Ermonela Jaho, a young and beautiful Albanian soprano, made a formidable Mireille.  She possesses a warm voice comfortable (most of the time) in Gounod's considerable use of the mezzo register and made effective use of her bright upper range as well, ably sustaining Gounod's extended mounting musical lines.  Tenor Florian Laconi was the charmingly believable little basket maker Vincent, who would surely win the heart of any rich farmer's daughter or for that matter any other girl on Mistral's Mulberry plantation.   He possesses a fine light lyric voice particularly effective in the forte climaxes of this crossover character/romantic role.  The villainous herdsman, Ourrias was well sung by Marc Barrard, brutally aggressive and then cowardly repentant, excellently acted in the extended Val d'enfer scene.  Vincent's sister Vincenette was nicely rendered by Isabelle Obadia as was Vincent's father by bass Jean-Marie Delpas.  The roles of the witch Taven, played by Anne Pareuil and the father, played by Christian Tréguier were less effective.

The Toulon stage became theatrically alive momentarily during the ballet of infernal spirits, very musically choreographed by Servane Delanoe in elaborated repeating contemporary-style movements.  This gripping dance scene was a fish out of water in this production.
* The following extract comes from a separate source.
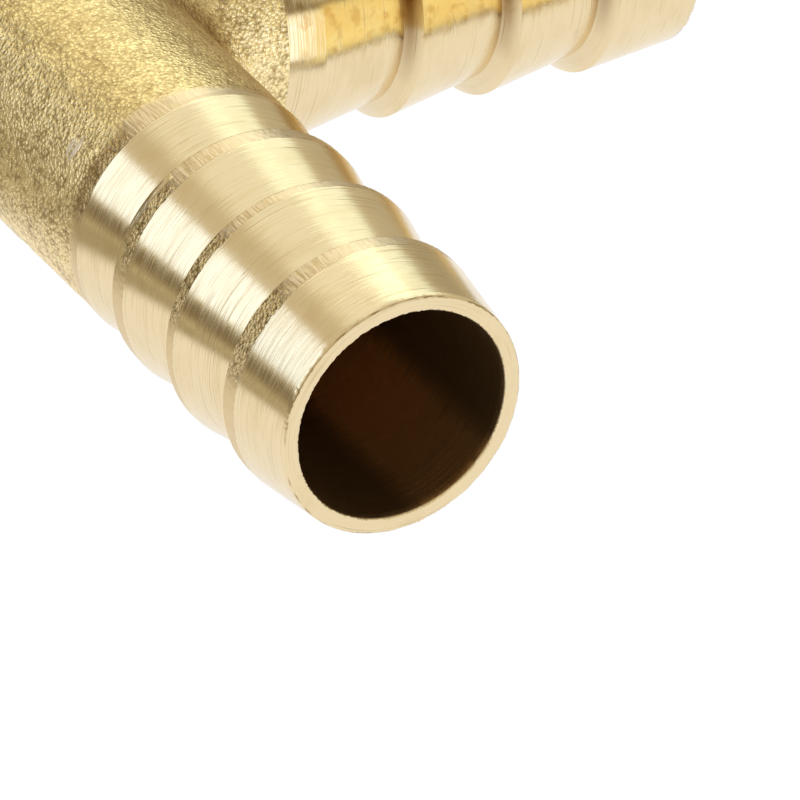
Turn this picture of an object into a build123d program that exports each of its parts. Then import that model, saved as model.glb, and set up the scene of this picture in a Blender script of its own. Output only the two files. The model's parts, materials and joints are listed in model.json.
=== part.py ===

Paul-Émile Fourny, general director of the Opéra de Nice, was the producer.  He seemed to leave his singers to their own devices for getting through their arias.  The one directorial flourish, besides the obligatory sinking to the knees in all big arias, was Mireille delivering a sizeable portion of her heat delirium lying on her back, feet headed up-stage.  Designer Poppi Ranchetti chose an appropriate Provençal color palette for his otherwise uninteresting costumes which sometimes but not always, defined character.  His scenery, less attractive, was impressionist inspired painted scrims and drops before and behind the drab brown platform configuration that served as a floor.

Rare is the evening in Toulon when musical and vocal values are not solidly upheld: rare in Toulon is the evening when production values are of interest.